Ryder immediately starts crying, a mixture of sorrow and fear.  Some small part of my brain tells me to grow up, he’s two and he wants boob. But the angry part of my brain is louder and shouty-er. I tell him to stop crying and go downstairs.

“Mama, I just want a hug,” he sniffles through his big tears.

Empathy still can’t break through the anger. “I don’t want to hug you. I’m very mad.”

He leans over to me and hugs me anyways. “Mama,” his broken voice implores, “You’re breaking my heart.”

“Yeah well,” my anger snaps back, “mine’s already broken.”

Crack. The anger cracks. Finally, regular Mandy comes back and empathy is present. I hug him back, and smell his hair. I stroke his arm, and tell him I’m sorry.
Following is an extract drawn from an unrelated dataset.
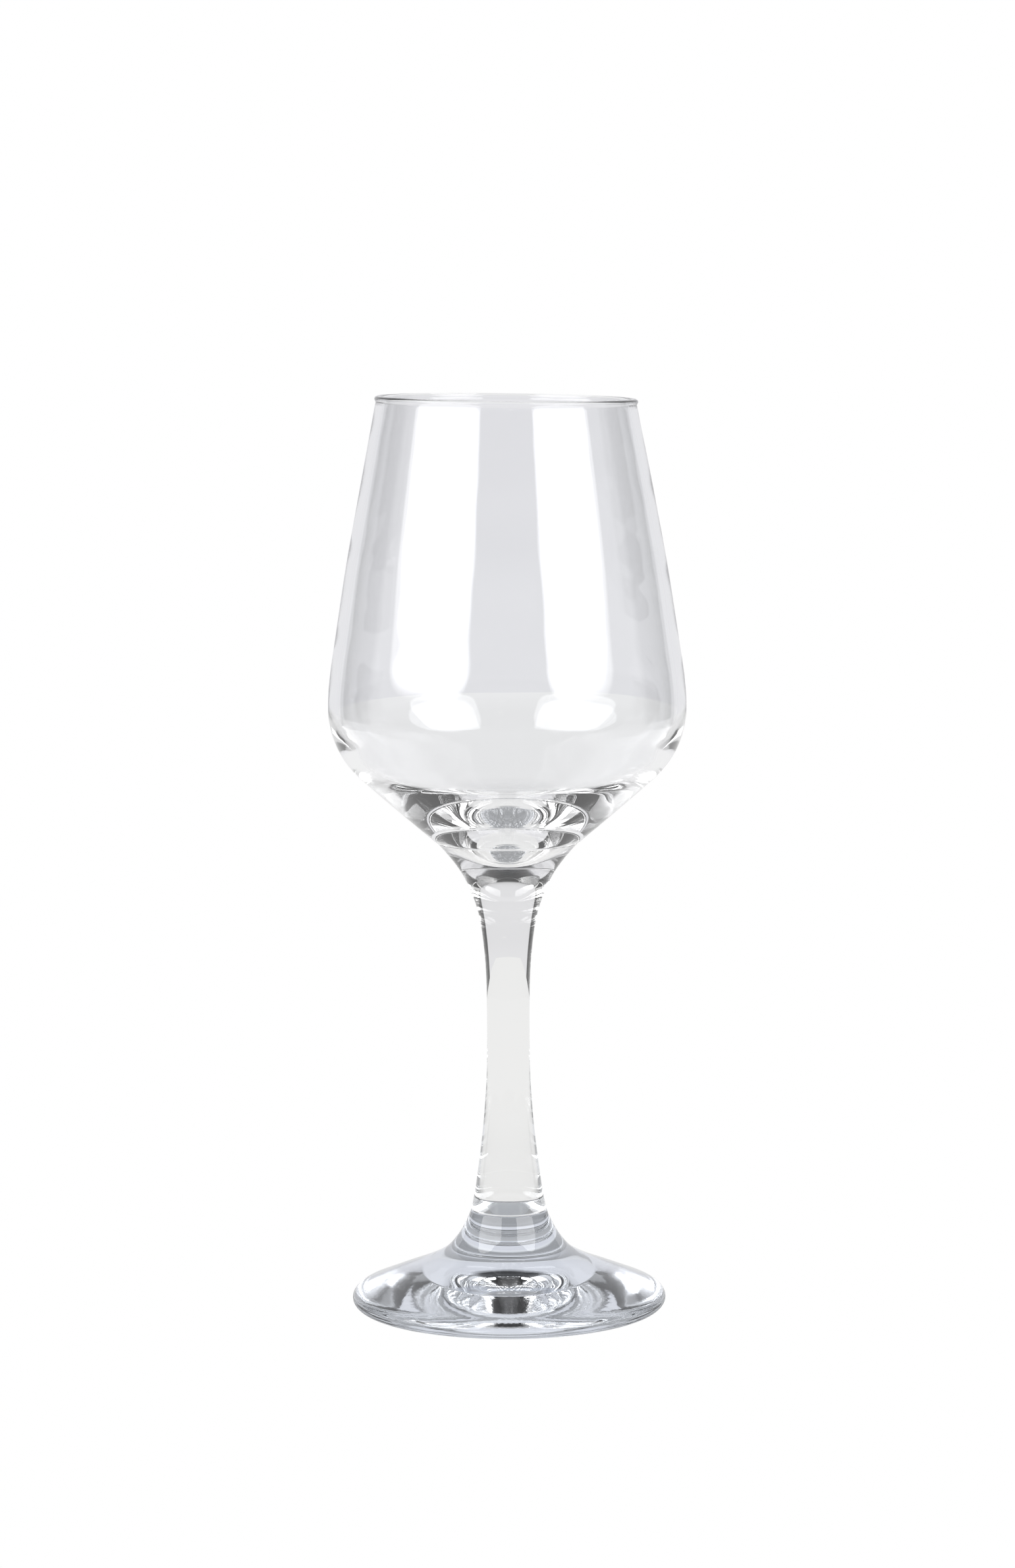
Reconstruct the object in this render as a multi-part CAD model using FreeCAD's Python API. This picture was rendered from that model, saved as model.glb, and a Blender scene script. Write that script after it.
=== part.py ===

“I shouldn’t have yelled, Ryder. I’m sorry I made you cry.”

“I just want you to be a nice mama,” he tells me sadly.

“I know buddy. I’m trying to be a nice mama.” Regret and sadness. Immediate painful remorse. “Please go downstairs,” I request sadly, “and we can have boob couch when I get up.”

Ryder struts back downstairs, seemingly none the worse for wear, but I can’t help it – I wonder if I have put yet another notch in the armor of his psyche. I wonder what small damage I have caused this time. I wonder how hard it’s going to be for him to recover from a childhood where his mother is like a live-wire, and the unpredictably of her response is a minefield.

That instant hot second, the one where the anger goes live and takes over… I need to find a way to interrupt that. To block it. To pause before the rage, and insert some compassion. Some peace. Some ANYTHING. Because I have to be better than this. I have to be bigger than this.

A birthing affirmation comes to mind about contractions – how they are not stronger than me because they ARE me? My anger is not stronger than me because it is me. My rage cannot control me because it IS me. I can fix this because I can. It is me. And I will.